#### Material provided ####

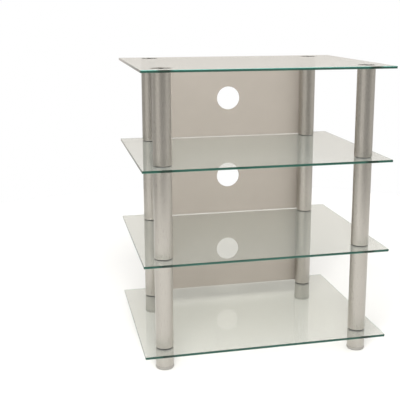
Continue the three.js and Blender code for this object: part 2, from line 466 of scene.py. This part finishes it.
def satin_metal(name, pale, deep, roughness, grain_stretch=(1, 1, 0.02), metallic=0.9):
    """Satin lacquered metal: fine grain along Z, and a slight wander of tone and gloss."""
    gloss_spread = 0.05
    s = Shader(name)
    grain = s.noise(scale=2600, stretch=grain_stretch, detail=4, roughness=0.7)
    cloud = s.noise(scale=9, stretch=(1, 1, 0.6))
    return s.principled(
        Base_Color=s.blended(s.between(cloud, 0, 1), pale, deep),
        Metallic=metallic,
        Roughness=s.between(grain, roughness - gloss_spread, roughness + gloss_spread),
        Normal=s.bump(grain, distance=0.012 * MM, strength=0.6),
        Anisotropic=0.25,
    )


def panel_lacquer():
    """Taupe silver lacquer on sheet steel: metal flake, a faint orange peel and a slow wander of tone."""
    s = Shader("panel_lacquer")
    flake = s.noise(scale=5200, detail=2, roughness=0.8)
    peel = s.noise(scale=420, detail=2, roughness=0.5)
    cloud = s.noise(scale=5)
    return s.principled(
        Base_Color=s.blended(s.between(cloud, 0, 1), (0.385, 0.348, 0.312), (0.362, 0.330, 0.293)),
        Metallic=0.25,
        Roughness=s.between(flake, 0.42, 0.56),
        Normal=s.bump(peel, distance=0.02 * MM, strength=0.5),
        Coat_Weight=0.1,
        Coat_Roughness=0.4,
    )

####

● Task details
Return the material in full, exactly as shown.

● Answer to this problem
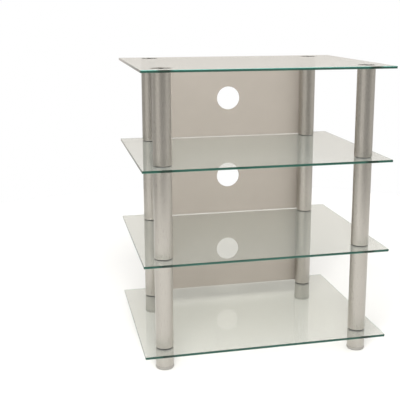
Continue the three.js and Blender code for this object: part 2, from line 466 of scene.py. This part finishes it.
def satin_metal(name, pale, deep, roughness, grain_stretch=(1, 1, 0.02), metallic=0.9):
    """Satin lacquered metal: fine grain along Z, and a slight wander of tone and gloss."""
    gloss_spread = 0.05
    s = Shader(name)
    grain = s.noise(scale=2600, stretch=grain_stretch, detail=4, roughness=0.7)
    cloud = s.noise(scale=9, stretch=(1, 1, 0.6))
    return s.principled(
        Base_Color=s.blended(s.between(cloud, 0, 1), pale, deep),
        Metallic=metallic,
        Roughness=s.between(grain, roughness - gloss_spread, roughness + gloss_spread),
        Normal=s.bump(grain, distance=0.012 * MM, strength=0.6),
        Anisotropic=0.25,
    )


def panel_lacquer():
    """Taupe silver lacquer on sheet steel: metal flake, a faint orange peel and a slow wander of tone."""
    s = Shader("panel_lacquer")
    flake = s.noise(scale=5200, detail=2, roughness=0.8)
    peel = s.noise(scale=420, detail=2, roughness=0.5)
    cloud = s.noise(scale=5)
    return s.principled(
        Base_Color=s.blended(s.between(cloud, 0, 1), (0.385, 0.348, 0.312), (0.362, 0.330, 0.293)),
        Metallic=0.25,
        Roughness=s.between(flake, 0.42, 0.56),
        Normal=s.bump(peel, distance=0.02 * MM, strength=0.5),
        Coat_Weight=0.1,
        Coat_Roughness=0.4,
    )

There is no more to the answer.